Stadium in Grozny, Russia

The Akhmat Arena (Ахмат Арена) is a multi-use stadium in Grozny, Chechnya, Russia, named after former President of the Chechen Republic Akhmad Kadyrov. It was completed in May 2011, and is used mostly for football matches. The stadium hosts home matches of FC Akhmat Grozny. The stadium was designed with a capacity of 30,000 spectators. It replaced Sultan Bilimkhanov Stadium as the home of FC Terek. The grand opening took place on 11 May 2011. The first competitive match in Akhmat Stadium took place on 20 May 2011.

== History ==
In 2004 budget for construction of stadium was allocated by order from Vladimir Putin. Project documentation was developed in 2005. Construction started in 2006 and lasted approximately 5 years.

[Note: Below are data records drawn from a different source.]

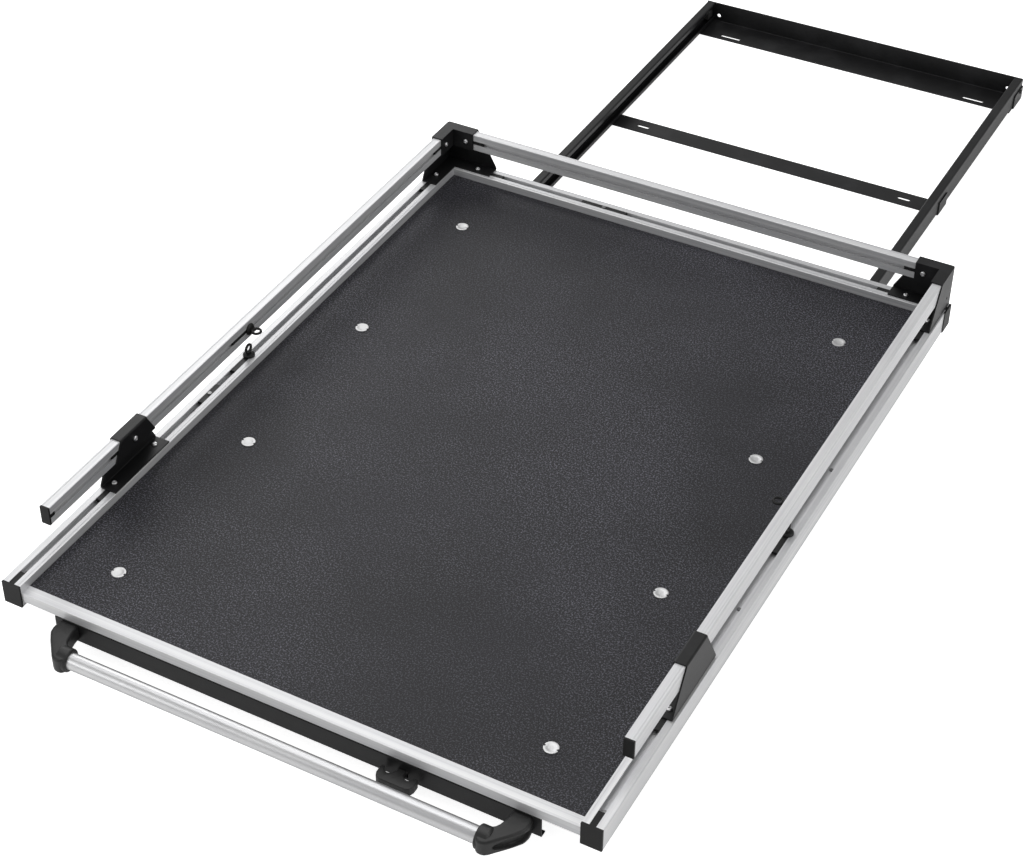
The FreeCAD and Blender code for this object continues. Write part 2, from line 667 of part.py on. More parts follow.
def deck_profile(inner, outer, centre):
    """Section of the side and cab-end extrusions, with the slot in the top and a hollow."""
    wall = dim.side_wall
    slot = t_slot(centre, SIDE_TOP, dim.slot_gap, dim.slot_lip, dim.slot_cavity, dim.slot_depth)
    left, right = (inner, outer) if inner.value < outer.value else (outer, inner)
    turn = 1.0 if left is inner else -1.0
    fine = fine_groove(inner + dim.groove_inset * turn, SIDE_TOP)
    before, after = ([], fine) if left is inner else (fine, [])
    shell = Outline((left, DECK_LOW, 1.0), (right, DECK_LOW, 1.0), (right, SIDE_TOP, 1.0),
                    *before, *slot, *after, (left, SIDE_TOP, 1.0))
    roof = SIDE_TOP - dim.slot_lip - dim.slot_depth - wall
    return [shell, box(left + wall, DECK_LOW + wall, right - wall, roof)]


def side_extrusion(name, side):
    """A hollow side extrusion with a T-slot along its top."""
    part = SubPart(name, DECK)
    part.add("front", deck_profile(SIDE_INNER * side, dim.deck_width / 2 * side, SLOT_X * side),
             DECK_FRONT, BOARD_HALF)
    return part


def rear_extrusion():
    """The same section across the cab end, the side extrusions butting against it."""
    part = SubPart("rear_extrusion", DECK)
    part.add("side", deck_profile(BOARD_HALF, DECK_REAR, REAR_SLOT_Y), -REAR_HALF, REAR_HALF)
    return part


def front_crossbar():
    """The low hollow bar across the front of the board."""
    part = SubPart("front_crossbar", DECK)
    wall = dim.side_wall
    low, high = DECK_FRONT, -BOARD_HALF
    part.add("side", [
        Outline((low, CROSSBAR_LOW, 1.5), (high, CROSSBAR_LOW, 1.5), (high, CROSSBAR_TOP, 1.5),
                (low, CROSSBAR_TOP, 1.5)),
        box(low + wall, CROSSBAR_LOW + wall, high - wall, CROSSBAR_TOP - wall),
    ], -SIDE_INNER, SIDE_INNER)
    return part


def side_end_caps():
    """Four moulded caps on the deck's extrusions, each with a tongue in the slot and a plug."""
    part = SubPart("side_end_caps", DECK)
    for _, side in SIDES:
        edges = ordered(SIDE_INNER * side, dim.deck_width / 2 * side)
        end_cap(part, "front", edges, SLOT_X * side, DECK_FRONT, -1.0)
        end_cap(part, "side", (BOARD_HALF, DECK_REAR), REAR_SLOT_Y, REAR_HALF * side, side)
    return part


def end_cap(part, plane, edges, centre, end, out):
    """A plate over the end of an extrusion, its tongue in the slot and its plug in the hollow."""
    wall = dim.side_wall + 0.3
    roof = SIDE_TOP - dim.slot_lip - dim.slot_depth - wall - 0.3
    half = dim.slot_gap / 2 - dim.slot_fit
    plate = ordered(end, end + dim.cap_thick * out)
    part.add(plane, [Outline((edges[0], DECK_LOW, 1.0), (edges[1], DECK_LOW, 1.0),
                             (edges[1], SIDE_TOP, 1.0), (edges[0], SIDE_TOP, 1.0))],
             plate[0], plate[1])
    tongue = ordered(end, end - dim.cap_tongue * out)
    part.add(plane, [box(centre - half, SIDE_TOP - dim.slot_lip - dim.slot_depth,
                         centre + half, SIDE_TOP - 0.8)], tongue[0], tongue[1])
    plug = ordered(end, end - 12.0 * out)
    part.add(plane, [box(edges[0] + wall, DECK_LOW + wall, edges[1] - wall, roof)],
             plug[0], plug[1])


def bar_profile(inner, outer):
    """Section of an upper rail: a flat bar shape, with its slot in the inner face."""
    into = 1.0 if outer.value > inner.value else -1.0
    lip = dim.bar_wall * into
    back = (dim.bar_wall + dim.bar_slot_depth) * into
    gap, cavity = dim.bar_slot_gap / 2, dim.bar_slot_cavity / 2
    mid = BAR_MIDDLE
    shell = Outline(
        (outer, BAR_LOW, 1.5), (outer, BAR_TOP, 1.5),
        *fine_groove(outer - dim.groove_inset * into, BAR_TOP, -into), (inner, BAR_TOP, 1.5),
        (inner, mid + gap), (inner + lip, mid + gap), (inner + lip, mid + cavity),
        (inner + back, mid + cavity), (inner + back, mid - cavity), (inner + lip, mid - cavity),
        (inner + lip, mid - gap), (inner, mid - gap), (inner, BAR_LOW, 1.5))
    wall = dim.bar_wall * into
    return [shell, box(inner + back + wall, BAR_LOW + dim.bar_wall, outer - wall,
                       BAR_TOP - dim.bar_wall)]


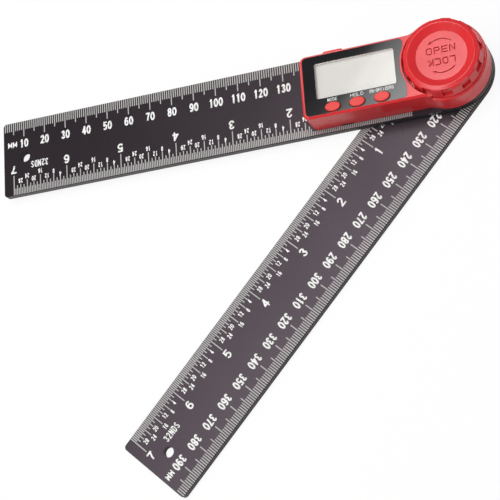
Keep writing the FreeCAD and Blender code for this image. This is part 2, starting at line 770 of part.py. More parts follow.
def lock_knob():
    """The round knob: pocketed skirt, rounded ring, dished centre, and a boss for its nut below."""
    foot = knob_ring_radius - knob_wall
    roof = knob_bottom + knob_recess_depth
    boss = knob_boss_radius
    skirt = V(knob_radius, 0, knob_bottom)
    rim = V(knob_ring_radius, 0, knob_top - knob_ring_fall)
    crest = V(knob_dish_edge_radius, 0, knob_top)
    dish = V(knob_dish_floor_radius, 0, dish_floor)
    rim_arc = rounded(skirt, rim, crest, knob_ring_round)
    crest_arc = rounded(rim, crest, dish, knob_dish_round)
    straight = Part.makePolygon([crest_arc[-1], dish, V(knob_dish_floor_radius, 0, cap_bottom),
                                 V(0, 0, cap_bottom), V(0, 0, nut_bottom), V(boss, 0, nut_bottom),
                                 V(boss, 0, roof), V(foot, 0, roof), V(foot, 0, knob_bottom), skirt,
                                 rim_arc[0]])
    curved = [Part.Arc(*rim_arc).toShape(), Part.makeLine(rim_arc[-1], crest_arc[0]),
              Part.Arc(*crest_arc).toShape()]
    knob = Part.Face(Part.Wire(straight.Edges + curved)).revolve(V(0, 0, 0), UP, FULL_TURN)
    floor = knob_radius - knob_pocket_depth
    mouth = knob_radius + overrun
    lowest = knob_bottom + knob_flange_height
    slot = Part.Face(Part.makePolygon([V(floor, 0, lowest), V(mouth, 0, lowest), V(mouth, 0, knob_top),
                                       V(floor, 0, knob_top), V(floor, 0, lowest)]))
    first = knob_phase_angle - knob_pocket_angle * HALF
    for i in range(knob_pocket_count):
        pocket = slot.revolve(V(0, 0, 0), UP, knob_pocket_angle)
        pocket.rotate(V(0, 0, 0), UP, first + FULL_TURN * i / knob_pocket_count)
        knob = knob.cut(pocket)
    knob = knob.cut(hexagon(nut_across_flats + 2 * flush_fit, nut_bottom - overrun, nut_bottom + nut_height))
    return knob.cut(rod(stud_thread_radius + loose_fit, nut_bottom, cap_bottom + overrun))


def knob_nut():
    """The hexagonal nut held in the knob."""
    return hexagon(nut_across_flats, nut_bottom, stud_top).cut(
        rod(stud_thread_radius + running_fit, nut_bottom - overrun, stud_top + overrun))


def knob_cap():
    """The round cover that closes the knob's dish over the nut."""
    return rod(knob_dish_floor_radius - flush_fit, cap_bottom, dish_floor)


def turned(shape):
    """A piece of the upper blade's assembly, turned to the opening that is shown."""
    shape = shape.copy()
    shape.rotate(V(0, 0, 0), UP, -opening_angle)
    return shape


def main():
    """Writes every node of the tool."""
    os.makedirs("parts", exist_ok=True)
    fixed = {"base_blade": base_blade(), "pivot_stud": pivot_stud(), "friction_washer": friction_washer(),
             "rotor_hub": rotor_hub(), "rotor_disc": rotor_disc(), "rotor_clip": rotor_clip()}
    turning = {"display_blade": display_blade(), "pivot_bush": pivot_bush(), "stator_board": stator_board(),
               "housing_shell": housing_shell(), "housing_back": housing_back(), "bezel_plate": bezel_plate(),
               "display_window": display_window(), "lcd_panel": lcd_panel(), "lcd_frame": lcd_frame(),
               "zebra_strips": zebra_strips(), "main_board": main_board(), "chip_cap": chip_cap(),
               "board_flex": board_flex(), "switch_domes": switch_domes(), "battery_tray": battery_tray(),
               "coin_cell": coin_cell(), "battery_contact_top": battery_contact_top(),
               "battery_contact_bottom": battery_contact_bottom(), "blade_screws": blade_screws(),
               "board_screws": board_screws(), "thrust_washer": thrust_washer(), "wave_washer": wave_washer(),
               "lock_knob": lock_knob(), "knob_nut": knob_nut(), "knob_cap": knob_cap()}
    for name, x in zip(("button_mode", "button_hold", "button_power"), button_places):
        turning[name] = button(x)
    for name, shape in list(fixed.items()) + [(n, turned(s)) for n, s in turning.items()]:
        shape.exportStep("parts/" + name + ".step")
        print(name, len(shape.Solids), round(shape.Volume, 1), shape.isValid())


main()
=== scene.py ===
"""The looks of a digital angle finder: two graduated blades, a display housing and a lock knob."""

import json
import logging
import math
from dataclasses import dataclass, field
from enum import Enum

import bpy
from mathutils import Matrix, Vector

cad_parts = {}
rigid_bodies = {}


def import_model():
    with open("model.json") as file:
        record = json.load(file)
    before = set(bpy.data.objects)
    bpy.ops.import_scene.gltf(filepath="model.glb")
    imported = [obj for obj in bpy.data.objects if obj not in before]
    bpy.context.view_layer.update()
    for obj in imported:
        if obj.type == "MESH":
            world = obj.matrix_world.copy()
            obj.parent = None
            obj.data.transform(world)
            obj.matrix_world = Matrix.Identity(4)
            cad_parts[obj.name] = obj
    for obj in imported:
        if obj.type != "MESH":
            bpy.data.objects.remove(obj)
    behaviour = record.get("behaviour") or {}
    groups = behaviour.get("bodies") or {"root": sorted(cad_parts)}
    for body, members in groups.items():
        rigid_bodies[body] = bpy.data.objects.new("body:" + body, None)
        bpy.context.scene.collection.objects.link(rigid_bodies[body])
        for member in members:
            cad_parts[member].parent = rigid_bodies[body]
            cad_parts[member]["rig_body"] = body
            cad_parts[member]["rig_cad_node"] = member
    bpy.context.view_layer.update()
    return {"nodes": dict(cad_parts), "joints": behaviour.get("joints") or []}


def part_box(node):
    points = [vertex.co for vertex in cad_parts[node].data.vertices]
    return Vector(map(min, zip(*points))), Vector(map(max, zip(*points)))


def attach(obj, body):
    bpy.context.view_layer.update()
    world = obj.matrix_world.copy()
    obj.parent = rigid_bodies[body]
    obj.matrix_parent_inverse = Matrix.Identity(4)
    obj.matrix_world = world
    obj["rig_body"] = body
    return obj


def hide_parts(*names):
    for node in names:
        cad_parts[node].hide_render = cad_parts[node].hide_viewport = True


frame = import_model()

MM = 0.001
INCH = 25.4 * MM
PARTS = 32
MERGE = 0.002 * MM
FLAT_TURN = 0.6
HOUSING_END = 58.7 * MM

log = logging.getLogger("angle_finder")


class Side(Enum):
    """The long edge of a blade that a scale is printed along, seen from the pivot."""

    LEFT = 1
    RIGHT = -1


class Slot(Enum):
    """The record's material slots that new pieces take their finish from."""

    HOUSING = "housing_red"
    KNOB = "knob_red"
    FRONT = "front_black"


@dataclass(frozen=True)
class Stroke:
    """One pen stroke of a character, in shares of the character's width and height."""

    points: tuple[tuple[float, float], ...]
    smooth: bool = False
    ring: bool = False


def line(*points: tuple[float, float]) -> Stroke:
    """A stroke of straight stretches."""
    return Stroke(points)


def loop(*points: tuple[float, float]) -> Stroke:
    """A closed stroke of straight stretches."""
    return Stroke(points, ring=True)


def sweep(*points: tuple[float, float]) -> Stroke:
    """A stroke that bends smoothly through its points."""
    return Stroke(points, smooth=True)


def oval(*points: tuple[float, float]) -> Stroke:
    """A closed stroke that bends smoothly through its points."""
    return Stroke(points, smooth=True, ring=True)


UPRIGHT = line((0, 0), (0, 1))

ALPHABET: dict[str, tuple[Stroke, ...]] = {
    "0": (oval((0.5, 1), (1, 0.72), (1, 0.28), (0.5, 0), (0, 0.28), (0, 0.72)),),
    "1": (line((0.58, 0), (0.58, 1)), line((0.1, 0.78), (0.58, 1))),
    "2": (sweep((0.03, 0.74), (0.5, 1), (0.97, 0.74), (0.55, 0.38), (0.02, 0)),
          line((0.02, 0), (1, 0))),
    "3": (sweep((0.04, 0.8), (0.48, 1), (0.94, 0.77), (0.45, 0.54)),
          sweep((0.45, 0.54), (1, 0.27), (0.5, 0), (0, 0.22))),
    "4": (line((0.74, 0), (0.74, 1)), line((0.74, 1), (0, 0.27)), line((0, 0.27), (1, 0.27))),
    "5": (line((0.92, 1), (0.14, 1), (0.08, 0.54)),
          sweep((0.08, 0.54), (0.5, 0.64), (1, 0.32), (0.47, 0), (0, 0.18))),
    "6": (oval((0.5, 0.6), (1, 0.3), (0.5, 0), (0, 0.3)),
          sweep((0, 0.3), (0.08, 0.78), (0.52, 1), (0.95, 0.84))),
    "7": (line((0, 1), (1, 1)), sweep((1, 1), (0.55, 0.5), (0.35, 0))),
    "8": (oval((0.5, 1), (0.93, 0.77), (0.5, 0.54), (0.07, 0.77)),
          oval((0.5, 0.54), (1, 0.27), (0.5, 0), (0, 0.27))),
    "9": (oval((0.5, 0.4), (0, 0.7), (0.5, 1), (1, 0.7)),
          sweep((1, 0.7), (0.92, 0.22), (0.48, 0), (0.05, 0.16))),
    "C": (line((1, 1), (0.25, 1), (0.07, 0.94), (0, 0.82), (0, 0.18), (0.07, 0.06), (0.25, 0), (1, 0)),),
    "D": (loop((0, 0), (0, 1), (0.6, 1), (0.88, 0.9), (1, 0.7), (1, 0.3), (0.88, 0.1), (0.6, 0)),),
    "E": (line((1, 1), (0, 1), (0, 0), (1, 0)), line((0, 0.5), (0.85, 0.5))),
    "F": (line((1, 1), (0, 1), (0, 0)), line((0, 0.5), (0.85, 0.5))),
    "H": (UPRIGHT, line((1, 0), (1, 1)), line((0, 0.5), (1, 0.5))),
    "K": (UPRIGHT, line((1, 1), (0, 0.42)), line((0.35, 0.6), (1, 0))),
    "L": (line((0, 1), (0, 0), (1, 0)),),
    "M": (UPRIGHT, line((1, 0), (1, 1)), line((0, 1), (0.5, 0.2)), line((0.5, 0.2), (1, 1))),
    "N": (UPRIGHT, line((1, 0), (1, 1)), line((0, 1), (1, 0))),
    "O": (loop((0.25, 1), (0.75, 1), (0.93, 0.94), (1, 0.82), (1, 0.18), (0.93, 0.06), (0.75, 0), (0.25, 0),
               (0.07, 0.06), (0, 0.18), (0, 0.82), (0.07, 0.94)),),
    "P": (UPRIGHT,
          line((0, 1), (0.75, 1), (0.94, 0.93), (1, 0.82), (1, 0.62), (0.94, 0.51), (0.75, 0.44), (0, 0.44))),
    "R": (UPRIGHT,
          line((0, 1), (0.75, 1), (0.94, 0.93), (1, 0.82), (1, 0.64), (0.94, 0.54), (0.75, 0.47), (0, 0.47)),
          line((0.5, 0.47), (1, 0))),
    "S": (sweep((0.97, 0.82), (0.5, 1), (0.06, 0.76), (0.5, 0.51), (0.97, 0.26), (0.5, 0), (0.02, 0.18)),),
    "Z": (line((0, 1), (1, 1)), line((1, 1), (0, 0)), line((0, 0), (1, 0))),
    "/": (line((0.1, 0), (0.9, 1)),),
}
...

Akhmat-Arena was opened 11 May 2011. Opening ceremony included laser show and performances by celebrities of Chechen and worldwide music, such as Toto Cutugno, C. C. Catch and Craig David. The festivities also included a friendly match between the "Caucasus" and "World" teams. The "Caucasus" team was represented by Ramzan Kadyrov, Arsen Kanokov, Nikita Isaev, Rinat Dasayev and was managed by Alexander Khloponin, while the "World" team included famous ex-footballers such as Enzo Francescoli, Luís Figo, Franco Baresi, Fabien Barthez and Iván Zamorano and was managed by Diego Maradona. Caucasus won 5–2.

The first official match at Akhmat-Arena took place on 20 May 2011 between Russian Premier League teams Terek Grozny and FC Anzhi Makhachkala. The hosts won the match 1–0.

== Notable matches and events ==

- 1 July 2013: 2012–13 Russian Cup Final between CSKA Moscow and FC Anzhi Makhachkala. CSKA won the match in a penalty shootout.
- 15 November 2016: Russia national football team match against Romania. Russia won 1–0.
- 2018: During the 2018 FIFA World Cup, the stadium was used as a training ground by the Egypt national football team.